The Original “Alice” Remembers Her Hollywood Wonderland

Six decades after Disney’s original, animated “Alice In Wonderland” debuted, the voice of Alice still marvels at her personal journey down the rabbit hole.

“I feel so blessed in my life that I played a role as a child that had a life all through the years and is still going strong,” Kathryn Beaumont tells PopcornBiz, marking “Alice’s" debut on Blu-Ray this week to celebrate the film’s 60th anniversary. “It's so timeless that today adults and children can enjoy it in the same way that they enjoyed in the '50s when it first came out.”

Beaumont was an 11-year-old, British-born child actress who’d been under contract at MGM when she was suddenly tapped to breathe life into Alice for her soft, slightly accented voice. She had to steady herself for her first meeting with the legendary Walt Disney himself, by then an iconic name to young audiences for over a decade.

“I was really in awe when I learned I was going to play Alice,” she recalls. “I was going to meet Walt Disney to sign the contracts and all of that, and I was so nervous, because obviously I knew exactly who he was. I'd seen 'Bambi' I don't know how many times and all of the films that had come out up to that point. 'This is the person that created all of this and I'm going to get to meet him.'

When she visited his office with her mother, Beaumont remembers, “he answered the door and welcomed me in. He said, 'Oh, I know you are familiar with the story of Alice, coming from England.' He said, 'Do you know what we're going to do with it?' I'm standing there blathering away – I don't know what to answer. He said 'I want to show what we're doing and the changes that we're going to make.'”

As Disney paged through the original book by Lewis Carroll and explained his studio’s take on it, Beaumont – who also later voiced to Wendy Darling in Disney’s “Peter Pan” – immediately relaxed. “I felt throughout the time that I worked there that he was a good friend. You don't always feel that kind of feeling about the head of the studio. Walt Disney related to everybody, and I soon found that out.”

“I would see it in the cafeteria,” she explains. “He'd wait in line with everyone else with his tray. He would sit in on these storyboard conferences and be very quiet back there.

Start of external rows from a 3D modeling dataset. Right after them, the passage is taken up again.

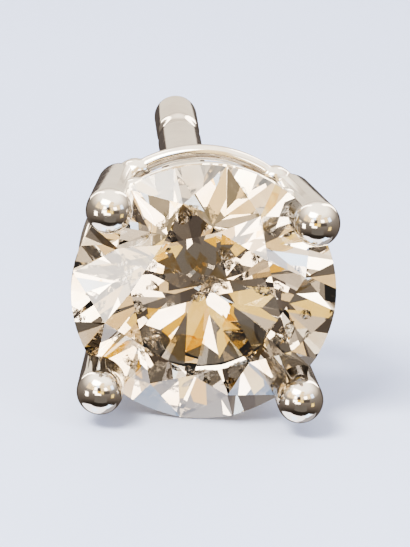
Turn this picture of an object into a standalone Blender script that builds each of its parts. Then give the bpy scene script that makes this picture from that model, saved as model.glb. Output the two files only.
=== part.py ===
"""Stud earring: a round brilliant in a four-prong basket on a straight ear post.

The pieces are modelled with the stone's table up and the back of the base cup
at z = 0.  An empty then turns them together, so that the stone faces -Y, as it
does on an ear, and the post points to +Y.
"""

import math

import bmesh
import bpy
from mathutils import Matrix, Vector

MM = 0.001

# Round brilliant stone.
STONE_RADIUS = 2.5 * MM
TABLE_RATIO = 0.57
CROWN_ANGLE = math.radians(34.0)
PAVILION_ANGLE = math.radians(40.8)
GIRDLE_THICKNESS = 0.16 * MM
STAR_LENGTH = 0.52
LOWER_HALF_LENGTH = 0.78
CULET_RADIUS = 0.04 * MM
MAIN_FACETS = 8
GIRDLE_SIDES = 96
STONE_TURN = math.radians(39.0)

# Heights above the back of the base cup.
GIRDLE_HEIGHT = 3.1 * MM
PRONG_TIP_HEIGHT = GIRDLE_HEIGHT + 0.84 * MM
UPPER_RAIL_HEIGHT = GIRDLE_HEIGHT - 0.45 * MM
LOWER_RAIL_HEIGHT = GIRDLE_HEIGHT - 1.95 * MM
PRONG_FOOT_HEIGHT = 0.38 * MM

# Prongs: wire that rises from the cup and was pushed over the stone by hand,
# so that no two stand at quite the same angle round it.
PRONG_DEGREES = (41.0, 138.0, 224.0, 317.0)
PRONG_TIP_REACH = 2.60 * MM
PRONG_TIP_RADIUS = 0.44 * MM
PRONG_NECK_RADIUS = 0.40 * MM
PRONG_FOOT_RADIUS = 0.31 * MM
PRONG_FOOT_REACH = 0.52 * MM
PRONG_LEAN = math.radians(8.5)
PRONG_BEND_RADIUS = 1.10 * MM
PRONG_BEND_STEPS = 7

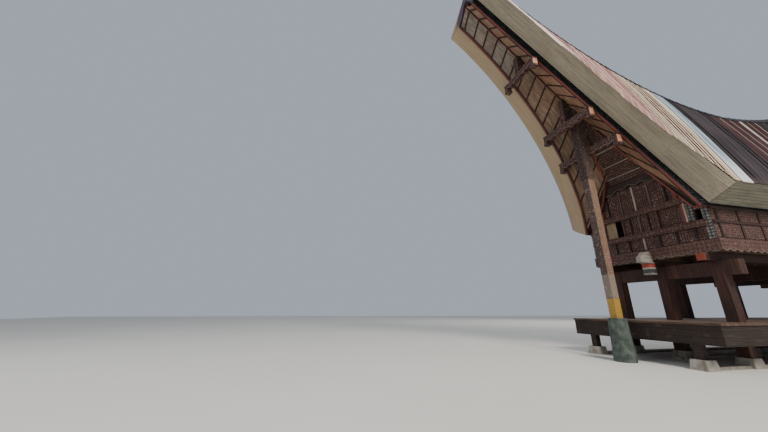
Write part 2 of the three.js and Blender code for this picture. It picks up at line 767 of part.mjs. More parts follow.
const stations = roofStations();
const slope = roofSlope(stations);
const board = borderBoard(stations);
for (const [group, side] of [[house, 'right'], [rear, 'left']]) {
  addMesh(group, `${side}_wall`, sideWall(), carvedWood());
  addMesh(group, `${side}_roof_slope`, slope.clone(), sheetMetal());
  addMesh(group, `${side}_border_board`, board.clone(), blackBoard());
}
addMesh(house, 'ridge_cap', ridgeCap(stations), capMetal());

for (const [group, end] of [[front, 'front'], [rear, 'rear']]) {
  addMesh(group, `${end}_wall`, endWall(), carvedWood());
  addMesh(group, `${end}_gable`, gable(), carvedWood());
  const halfEnd = -WINDOW_OUTER + HALF_SHUTTER_WIDTH;
  addMesh(group, `${end}_half_shutter`, shutter(-WINDOW_OUTER, halfEnd), shutterPaint());
  addMesh(group, `${end}_closed_shutter`, shutter(WINDOW_INNER + SHUTTER_GAP, WINDOW_OUTER), carvedWood());
  addMesh(group, `${end}_soffit`, soffit(stations), wovenMat());
  addMesh(group, `${end}_ridge_beam`, ridgeBeam(), redBeam());
  addMesh(group, `${end}_prow_face`, prowFace(slope, board), capMetal());
  for (const tie of TIES) addMesh(group, `${end}_${tie.name}_tie_beam`, tieBeam(tie), carvedWood());
  addMesh(group, `${end}_tulak_somba`, tulakSomba(), carvedWood());
  addMesh(group, `${end}_pedestal`, pedestal(), stone());
}
addMesh(front, 'buffalo_head', buffaloHead(), paleCarving());

export default house;
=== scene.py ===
# %% [markdown]
# A tongkonan is the ancestral house of the Toraja highlands: a closed wooden house on an open storey
# of posts, under a saddle roof whose two ends sweep up into prows. The frame of the house comes
# packed from the CAD model. Blender adds what the frame leaves out: the metal sheets, the laps of
# the roof's edge, the mats, battens and carved boards, and what each surface is made of.
# %% Load the frame
import bpy
import numpy as np
from mathutils import Euler, Matrix, Vector


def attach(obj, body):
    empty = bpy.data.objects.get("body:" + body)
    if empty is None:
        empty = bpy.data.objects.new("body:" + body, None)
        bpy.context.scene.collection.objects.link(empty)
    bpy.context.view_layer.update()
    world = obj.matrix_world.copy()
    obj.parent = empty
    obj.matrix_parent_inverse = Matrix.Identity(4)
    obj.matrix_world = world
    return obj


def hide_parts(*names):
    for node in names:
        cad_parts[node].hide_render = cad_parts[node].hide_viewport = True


SEED = 1703
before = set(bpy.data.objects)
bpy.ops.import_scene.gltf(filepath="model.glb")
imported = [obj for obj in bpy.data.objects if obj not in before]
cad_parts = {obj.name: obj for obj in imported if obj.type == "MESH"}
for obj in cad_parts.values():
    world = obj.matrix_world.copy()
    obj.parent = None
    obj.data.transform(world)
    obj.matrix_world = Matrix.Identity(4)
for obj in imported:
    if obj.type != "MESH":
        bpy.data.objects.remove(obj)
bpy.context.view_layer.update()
dice = np.random.default_rng(SEED)
print("frame:", len(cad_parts), "nodes")

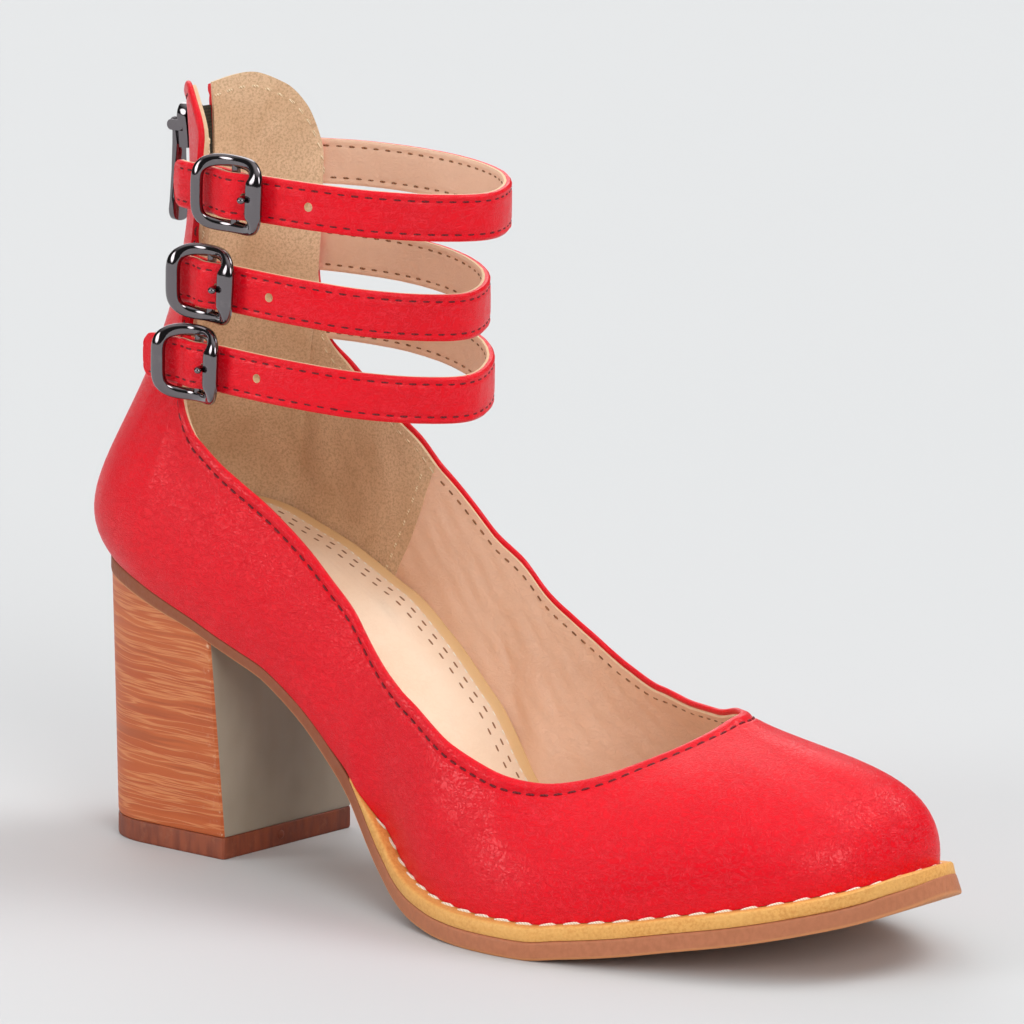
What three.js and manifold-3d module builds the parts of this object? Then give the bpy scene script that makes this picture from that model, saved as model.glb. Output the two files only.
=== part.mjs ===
// An ankle strap pump for the right foot, with a block heel, three buckled straps and a back zip.
// Millimetres, +Z up, toe towards +X. The outer side, with the buckles, is at -Y.
import * as THREE from 'three';
import { mergeVertices } from 'three/addons/utils/BufferGeometryUtils.js';
import Module from 'manifold-3d';

// Main sizes of the shoe
const SOLE_LENGTH = 223;
const BALL_WIDTH = 87;
const HEEL_RISE = 62;
const TOE_SPRING = 16.2;
const INSTEP_RISE = 45;
const SHAFT_RISE = 71;

// Thicknesses and the clearance between pieces that touch
const UPPER_WALL = 1.8;
const OUTSOLE_THICKNESS = 3.9;
const WELT_THICKNESS = 2.6;
const WELT_OVERHANG = 3.2;
const TOE_OVERHANG = 1.8;
const SEAM = 0.3;
const INSOLE_THICKNESS = 4.6;
const HEEL_PADDING = 4.4;

// Block heel
const HEEL_BASE_LENGTH = 41;
const HEEL_BASE_WIDTH = 43.5;
const HEEL_BASE_SETBACK = 4;
const HEEL_SEAT_LENGTH = 47;
const HEEL_INSET = 0.4;
const TOP_LIFT_THICKNESS = 5;

// Straps and buckles
const STRAP_WIDTH = 10.2;
const STRAP_THICKNESS = 2;
const STRAP_LOOP_WIDTH = 57;
const STRAP_REACH = 68;
const STRAP_HOLE = 2;
const CHAPE_WIDTH = 9;
const CHAPE_THICKNESS = 1.5;
const BUCKLE_LENGTH = 20.4;
const BUCKLE_HEIGHT = 17.2;
const BUCKLE_SIDE_BAR = 2.7;
const BUCKLE_FRONT_BAR = 4.2;
const BUCKLE_REAR_BAR = 2.9;
const BUCKLE_THICKNESS = 2.2;
const BUCKLE_CORNER = 4.4;
const CENTRE_BAR = 2;
const PRONG_DIAMETER = 1.5;

// Back zip
const TAPE_THICKNESS = 0.8;
const CHAIN_WIDTH = 2.6;
const CHAIN_THICKNESS = 1.3;
const SLIDER_LENGTH = 10;
const SLIDER_WIDTH = 6.4;
const SLIDER_THICKNESS = 2.6;
const SLIDER_HEIGHT_SHARE = 0.968;
const PULL_LENGTH = 22;
const PULL_WIDTH = 5.4;
const PULL_THICKNESS = 1.4;
const PULL_EYE_WIDTH = 3;
const BRIDGE_PIN = 1.2;
const BRIDGE_CHEEK = 1;
const BRIDGE_REACH = 2.2;
const PATCH_WIDTH = 20;
const PATCH_THICKNESS = 1.2;

// Sole edge seen from above, once round from the heel by the outer side to the toe and back:
// share of the length, share of the ball width.
const SOLE_EDGE = [
  [0.000, 0.000], [0.012, -0.131], [0.042, -0.233], [0.089, -0.299], [0.149, -0.326],
  [0.214, -0.335], [0.280, -0.341], [0.340, -0.343], [0.406, -0.354], [0.462, -0.399],
  [0.527, -0.478], [0.592, -0.526], [0.662, -0.534], [0.732, -0.490], [0.802, -0.422],
  [0.872, -0.346], [0.932, -0.251], [0.974, -0.131], [0.991, 0.000], [0.998, 0.095],
  [0.991, 0.195], [0.951, 0.318], [0.895, 0.394], [0.825, 0.442], [0.755, 0.466],
  [0.685, 0.460], [0.615, 0.418], [0.545, 0.358], [0.476, 0.305], [0.406, 0.269],
  [0.336, 0.263], [0.266, 0.281], [0.205, 0.305], [0.149, 0.317], [0.089, 0.299],
  [0.042, 0.233], [0.012, 0.131],
];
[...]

He just listened in and sometimes he'd have an idea, but often it was the animators that were like, 'Oh, maybe we should put a little sight gag here,' or 'What would happen if we did this?' I would sit there watching all this creativity going on, just being amazed to be a part of it. I must've had an awareness that I was watching something very special going on because I was seeing it right from the ground up.”

Beaumont provided more than just Alice’s speaking voice: she also live-modeled the character in costume for elaborate reference films, helping the animators create more lifelike and fluid movements – an early precursor to actors’ extensive green screen experience today. “There was a camera, lighting, maybe a couple of boards, no backdrop and that was it,” she laughs, recalling how she pictured in her head where “co-stars” like the Cheshire Cat would appear. “You just used your imagination throughout.”

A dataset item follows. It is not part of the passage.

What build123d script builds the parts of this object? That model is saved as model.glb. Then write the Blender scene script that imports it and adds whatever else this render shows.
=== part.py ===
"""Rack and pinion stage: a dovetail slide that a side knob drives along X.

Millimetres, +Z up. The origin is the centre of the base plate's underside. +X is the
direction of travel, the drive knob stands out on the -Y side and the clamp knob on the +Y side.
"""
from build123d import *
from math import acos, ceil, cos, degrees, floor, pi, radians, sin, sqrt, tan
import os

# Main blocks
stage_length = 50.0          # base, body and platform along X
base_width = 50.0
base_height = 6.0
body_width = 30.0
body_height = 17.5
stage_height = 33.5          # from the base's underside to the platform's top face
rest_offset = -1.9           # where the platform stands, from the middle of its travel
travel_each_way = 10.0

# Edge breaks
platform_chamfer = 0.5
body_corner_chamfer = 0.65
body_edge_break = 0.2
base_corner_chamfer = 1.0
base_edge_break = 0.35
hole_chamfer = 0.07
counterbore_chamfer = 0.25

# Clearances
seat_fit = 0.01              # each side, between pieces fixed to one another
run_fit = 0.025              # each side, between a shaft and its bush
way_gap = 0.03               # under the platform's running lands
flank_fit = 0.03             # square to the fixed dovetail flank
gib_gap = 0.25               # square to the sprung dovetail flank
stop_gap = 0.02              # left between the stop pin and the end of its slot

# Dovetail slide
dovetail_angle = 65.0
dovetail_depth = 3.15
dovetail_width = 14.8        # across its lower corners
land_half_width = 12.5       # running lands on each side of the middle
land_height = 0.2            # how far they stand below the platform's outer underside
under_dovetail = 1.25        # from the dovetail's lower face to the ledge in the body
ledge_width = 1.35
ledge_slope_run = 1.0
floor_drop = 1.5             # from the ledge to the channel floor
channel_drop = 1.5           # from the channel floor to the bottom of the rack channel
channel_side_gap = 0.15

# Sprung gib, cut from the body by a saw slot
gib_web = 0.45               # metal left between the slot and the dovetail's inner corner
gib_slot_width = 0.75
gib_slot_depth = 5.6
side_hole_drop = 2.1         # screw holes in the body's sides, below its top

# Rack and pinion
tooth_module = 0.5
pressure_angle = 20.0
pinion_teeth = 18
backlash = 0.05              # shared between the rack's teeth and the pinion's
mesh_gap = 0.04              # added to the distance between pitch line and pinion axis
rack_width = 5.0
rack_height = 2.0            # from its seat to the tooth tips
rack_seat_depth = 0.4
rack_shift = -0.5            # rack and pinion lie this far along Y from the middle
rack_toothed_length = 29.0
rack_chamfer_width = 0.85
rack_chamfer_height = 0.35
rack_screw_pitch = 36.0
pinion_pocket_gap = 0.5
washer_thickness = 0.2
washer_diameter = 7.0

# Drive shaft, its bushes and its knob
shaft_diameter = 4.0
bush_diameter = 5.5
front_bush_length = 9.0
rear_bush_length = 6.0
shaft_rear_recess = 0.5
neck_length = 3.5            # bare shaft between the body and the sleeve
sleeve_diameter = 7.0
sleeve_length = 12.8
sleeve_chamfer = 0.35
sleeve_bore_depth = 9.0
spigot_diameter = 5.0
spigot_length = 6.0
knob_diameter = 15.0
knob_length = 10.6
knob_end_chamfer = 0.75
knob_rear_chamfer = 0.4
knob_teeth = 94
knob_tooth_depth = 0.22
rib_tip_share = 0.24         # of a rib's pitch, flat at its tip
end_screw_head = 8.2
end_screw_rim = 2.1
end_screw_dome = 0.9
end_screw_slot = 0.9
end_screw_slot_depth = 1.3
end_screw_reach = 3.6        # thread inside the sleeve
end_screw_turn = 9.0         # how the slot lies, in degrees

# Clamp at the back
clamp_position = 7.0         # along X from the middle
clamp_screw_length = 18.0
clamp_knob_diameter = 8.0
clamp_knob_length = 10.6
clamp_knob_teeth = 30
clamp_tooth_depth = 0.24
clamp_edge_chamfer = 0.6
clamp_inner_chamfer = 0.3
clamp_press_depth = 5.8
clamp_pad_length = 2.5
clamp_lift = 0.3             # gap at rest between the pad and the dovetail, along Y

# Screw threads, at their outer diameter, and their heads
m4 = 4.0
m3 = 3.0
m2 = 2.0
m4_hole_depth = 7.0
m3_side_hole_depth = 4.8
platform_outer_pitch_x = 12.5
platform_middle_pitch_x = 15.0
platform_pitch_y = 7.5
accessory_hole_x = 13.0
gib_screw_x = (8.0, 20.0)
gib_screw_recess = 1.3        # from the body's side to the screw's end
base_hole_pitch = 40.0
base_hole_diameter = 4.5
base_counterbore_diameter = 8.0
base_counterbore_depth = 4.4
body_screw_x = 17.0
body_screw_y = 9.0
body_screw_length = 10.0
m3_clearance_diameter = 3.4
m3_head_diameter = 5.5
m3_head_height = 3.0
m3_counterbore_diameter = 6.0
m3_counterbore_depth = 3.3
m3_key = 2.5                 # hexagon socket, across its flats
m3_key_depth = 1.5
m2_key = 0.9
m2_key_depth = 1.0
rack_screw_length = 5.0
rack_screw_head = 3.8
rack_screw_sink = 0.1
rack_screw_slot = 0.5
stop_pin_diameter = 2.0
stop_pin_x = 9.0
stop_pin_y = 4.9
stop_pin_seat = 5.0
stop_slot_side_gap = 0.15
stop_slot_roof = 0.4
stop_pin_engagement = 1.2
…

She vividly remembers filming Alice’s tumble down the rabbit hole. “They had me fall over head first. I was somewhat high up, and then I basically fell onto a mattress – but that was just to show the falling over. Then they created a saddle that was mounted on a large doweling. My feet were in stirrups and the skirt of my dress were blown out by a very large crane so that it looked as if Alice was floating and her skirt was a parachute [to capture] the body motion that they needed to see how the character was floating down through the rabbit hole.”

For an 11-year-old, it was more play than work, she admits. “It was really so much fun!”